## [Given information]
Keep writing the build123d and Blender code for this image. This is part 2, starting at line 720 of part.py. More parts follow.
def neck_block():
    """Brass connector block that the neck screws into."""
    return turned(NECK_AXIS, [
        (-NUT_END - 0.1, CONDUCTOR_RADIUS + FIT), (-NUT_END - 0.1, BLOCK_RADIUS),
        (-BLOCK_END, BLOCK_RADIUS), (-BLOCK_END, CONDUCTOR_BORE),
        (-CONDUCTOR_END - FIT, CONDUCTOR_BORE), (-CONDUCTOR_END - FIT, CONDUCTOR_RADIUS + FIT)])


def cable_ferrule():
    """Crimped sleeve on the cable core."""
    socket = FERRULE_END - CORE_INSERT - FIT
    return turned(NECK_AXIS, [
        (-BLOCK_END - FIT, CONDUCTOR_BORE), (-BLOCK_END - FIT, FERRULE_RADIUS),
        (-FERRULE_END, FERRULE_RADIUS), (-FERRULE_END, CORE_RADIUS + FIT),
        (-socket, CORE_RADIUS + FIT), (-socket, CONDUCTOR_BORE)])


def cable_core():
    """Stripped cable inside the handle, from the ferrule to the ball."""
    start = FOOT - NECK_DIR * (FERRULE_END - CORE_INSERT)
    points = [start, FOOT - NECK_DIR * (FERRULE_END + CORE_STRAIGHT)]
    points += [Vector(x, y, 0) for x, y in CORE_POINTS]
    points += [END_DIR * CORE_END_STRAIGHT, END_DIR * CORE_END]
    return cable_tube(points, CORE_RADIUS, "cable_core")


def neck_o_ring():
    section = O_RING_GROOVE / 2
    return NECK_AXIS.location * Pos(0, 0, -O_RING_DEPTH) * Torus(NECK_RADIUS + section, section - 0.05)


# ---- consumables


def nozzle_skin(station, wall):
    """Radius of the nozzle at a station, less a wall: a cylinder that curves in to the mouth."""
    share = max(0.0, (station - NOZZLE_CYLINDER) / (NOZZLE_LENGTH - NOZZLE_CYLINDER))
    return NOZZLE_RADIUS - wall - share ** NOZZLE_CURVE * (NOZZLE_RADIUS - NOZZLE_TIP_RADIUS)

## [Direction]
Reprint the data above from the opening line to the line holding "# ---- consumables", inclusive, and nothing else.

## [Full solution]
Keep writing the build123d and Blender code for this image. This is part 2, starting at line 720 of part.py. More parts follow.
def neck_block():
    """Brass connector block that the neck screws into."""
    return turned(NECK_AXIS, [
        (-NUT_END - 0.1, CONDUCTOR_RADIUS + FIT), (-NUT_END - 0.1, BLOCK_RADIUS),
        (-BLOCK_END, BLOCK_RADIUS), (-BLOCK_END, CONDUCTOR_BORE),
        (-CONDUCTOR_END - FIT, CONDUCTOR_BORE), (-CONDUCTOR_END - FIT, CONDUCTOR_RADIUS + FIT)])


def cable_ferrule():
    """Crimped sleeve on the cable core."""
    socket = FERRULE_END - CORE_INSERT - FIT
    return turned(NECK_AXIS, [
        (-BLOCK_END - FIT, CONDUCTOR_BORE), (-BLOCK_END - FIT, FERRULE_RADIUS),
        (-FERRULE_END, FERRULE_RADIUS), (-FERRULE_END, CORE_RADIUS + FIT),
        (-socket, CORE_RADIUS + FIT), (-socket, CONDUCTOR_BORE)])


def cable_core():
    """Stripped cable inside the handle, from the ferrule to the ball."""
    start = FOOT - NECK_DIR * (FERRULE_END - CORE_INSERT)
    points = [start, FOOT - NECK_DIR * (FERRULE_END + CORE_STRAIGHT)]
    points += [Vector(x, y, 0) for x, y in CORE_POINTS]
    points += [END_DIR * CORE_END_STRAIGHT, END_DIR * CORE_END]
    return cable_tube(points, CORE_RADIUS, "cable_core")


def neck_o_ring():
    section = O_RING_GROOVE / 2
    return NECK_AXIS.location * Pos(0, 0, -O_RING_DEPTH) * Torus(NECK_RADIUS + section, section - 0.05)


# ---- consumables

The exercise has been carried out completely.